Relative entropy is a variable like the one explored in Sharpe & Marantz, which involved a comparison of the relationship between the form of a word and its usage as a noun vs. a verb with the average relationship between forms and usage across the language. What’s particularly interesting in the present context about the sort of paradigm variables identified by Milin et al. becomes clear if we recall the connection between paradigms and extended projections, and the identity between extended projections in the context of inflected words and extended projections in the context of sentences. As I suggested before, sentences in an important sense belong to verbal paradigms, which in English consist of a verb and the set of modals and auxiliaries associated with the “spine” of functional elements as summarized in Chomsky’s Tense-Modal-have-be-be-Verb sequence. If Milin et al. are on the right track, the relative entropy of these extended verbal “paradigms” should also be considered as a variable in sentence processing.
References
Milin, P., Filipović Đurđević, D., & Moscoso del Prado Martín, F. (2009a). The Simultaneous effects of inflectional paradigms and classes on lexical recognition: Evidence from Serbian. Journal of Memory of Language 60(1): 50-64.

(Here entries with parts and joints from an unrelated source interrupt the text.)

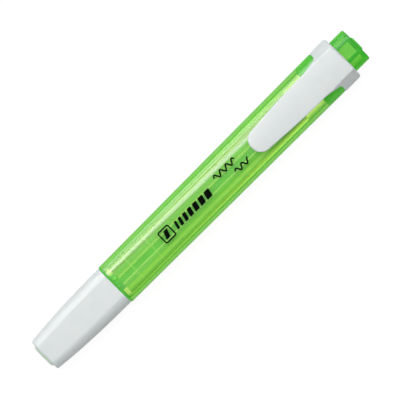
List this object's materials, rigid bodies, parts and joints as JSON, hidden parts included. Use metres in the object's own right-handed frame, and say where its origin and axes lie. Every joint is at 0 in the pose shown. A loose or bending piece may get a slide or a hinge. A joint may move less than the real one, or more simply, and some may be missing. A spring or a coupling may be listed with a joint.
{
  "type": "pocket highlighter",
  "caption": "Slim flat-backed pocket highlighter with a translucent barrel, a pull-off cap over a chisel nib, a sprung clip on a rear collar and an end plug.",
  "frame": {"origin": "middle of the pen's length and width, on the surface that its flat back lies on", "axes": "+X along the pen from the capped nib to the rear plug, +Z out through the clip, +Y across the width"},
  "size_m": [0.137, 0.0162, 0.0127],
  "materials": {
    "green_clear": "glossy translucent green plastic",
    "green_moulding": "satin green plastic",
    "white_plastic": "satin white plastic",
    "nib_felt": "pressed felt soaked in yellow-green ink",
    "ink_fibre": "bundled fibre soaked in yellow-green ink",
    "clear_film": "thin clear film tinted by the ink"
  },
  "bodies": {
    "pen": {"barrel": "green_clear", "nib_holder": "green_moulding", "nib": "nib_felt", "ink_reservoir": "ink_fibre", "reservoir_film": "clear_film", "end_plug": "green_clear", "clip_collar": "white_plastic"},
    "cap": {"cap_shell": "white_plastic", "inner_cap": "green_moulding"},
    "clip": {"clip_blade": "white_plastic"}
  },
  "joints": [
    {"name": "cap_pull", "type": "slide", "parent": "pen", "child": "cap", "axis": [-1, 0, 0], "range_m": [0, 0.035]},
    {"name": "clip_flex", "type": "hinge", "parent": "pen", "child": "clip", "pos_m": [0.0556, 0, 0.01205], "axis": [0, 1, 0], "range_deg": [0, 6], "stiffness_Nm_per_rad": 1}
  ]
}
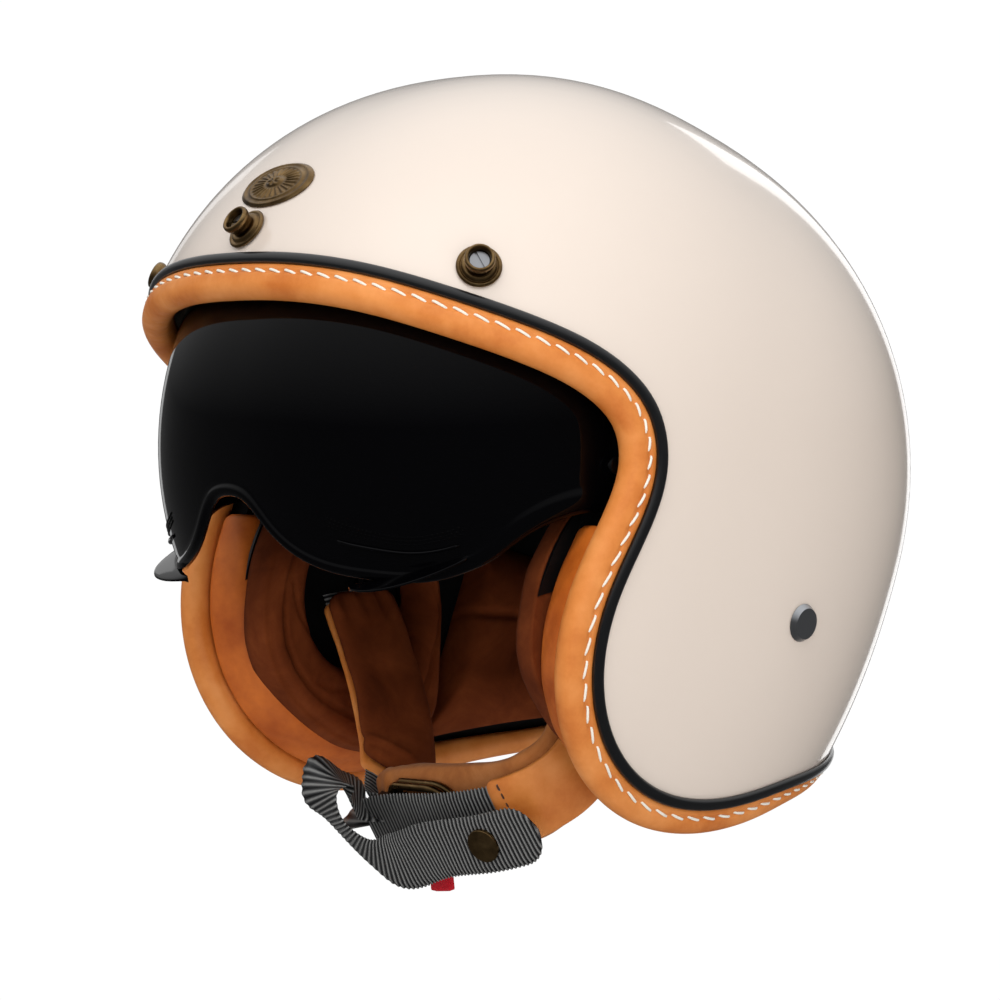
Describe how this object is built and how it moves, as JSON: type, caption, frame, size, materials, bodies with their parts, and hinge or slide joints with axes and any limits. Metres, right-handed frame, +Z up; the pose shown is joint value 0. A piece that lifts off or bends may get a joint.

Milin, P., Kuperman, V., Kostic, A., & Baayen, R.H. (2009b). Paradigms bit by bit: An information theoretic approach to the processing of paradigmatic structure in inflection and derivation. In Blevins, J.P. & J. Blevins, J. (eds.), Analogy in grammar: Form and acquisition, 214-252. Oxford: OUP.
Sharpe, V., & Marantz, A. (2017). Revisiting form typicality of nouns and verbs: a usage-based approach. The Mental Lexicon 12(2): 159-180.